'''

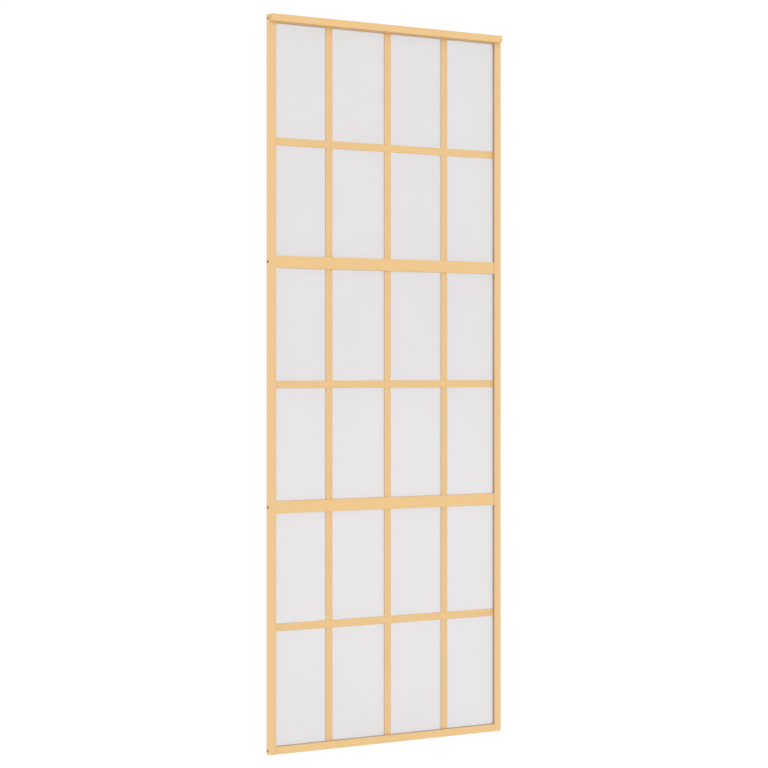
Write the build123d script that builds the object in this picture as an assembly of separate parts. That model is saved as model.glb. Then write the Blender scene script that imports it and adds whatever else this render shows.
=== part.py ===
from build123d import *
import os

# Framed sliding door leaf: slim aluminium frame, three frosted glass panes, flat glazing bars.
# Millimetres. +Z up, +X to the right seen from the front, the front faces -Y.
# Origin: bottom centre of the whole leaf's box. The forward box of the top rail stands out to the
# front only, so the frame's own mid-plane lies behind the origin.

# ------------------------------------------------------------------ driving dimensions
W = 760.0                 # leaf width
H = 2050.0                # leaf height
T = 18.0                  # frame thickness
HOOD_OUT = 14.0           # how far the top rail's forward box stands in front of the stiles
HOOD_H = 20.0             # its height
HOOD_INSET = 3.8          # its ends stop this far inside the leaf's side edges
CAP_T = 2.0               # thickness of its end caps

STILE_W = 22.0            # stile face width
TOP_H = 22.0              # top rail height
BOTTOM_H = 21.0           # bottom rail height
MID_H = 34.0              # mid rail height
MID_Z = (684.5, 1365.5)   # mid rail centres
CROSS_Z = (350.5, 1025.0, 1699.5)   # thin cross bar centres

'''

Written request. Repeat, word for word, the lines from the opening of the material through the line containing "# front only, so".

Correct result.
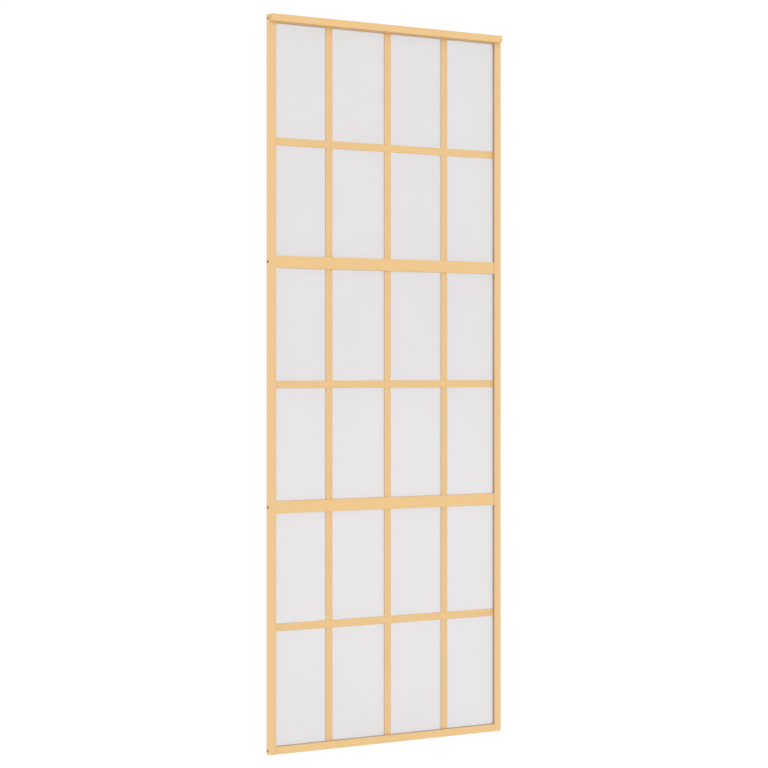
Write the build123d script that builds the object in this picture as an assembly of separate parts. That model is saved as model.glb. Then write the Blender scene script that imports it and adds whatever else this render shows.
=== part.py ===
from build123d import *
import os

# Framed sliding door leaf: slim aluminium frame, three frosted glass panes, flat glazing bars.
# Millimetres. +Z up, +X to the right seen from the front, the front faces -Y.
# Origin: bottom centre of the whole leaf's box. The forward box of the top rail stands out to the
# front only, so the frame's own mid-plane lies behind the origin.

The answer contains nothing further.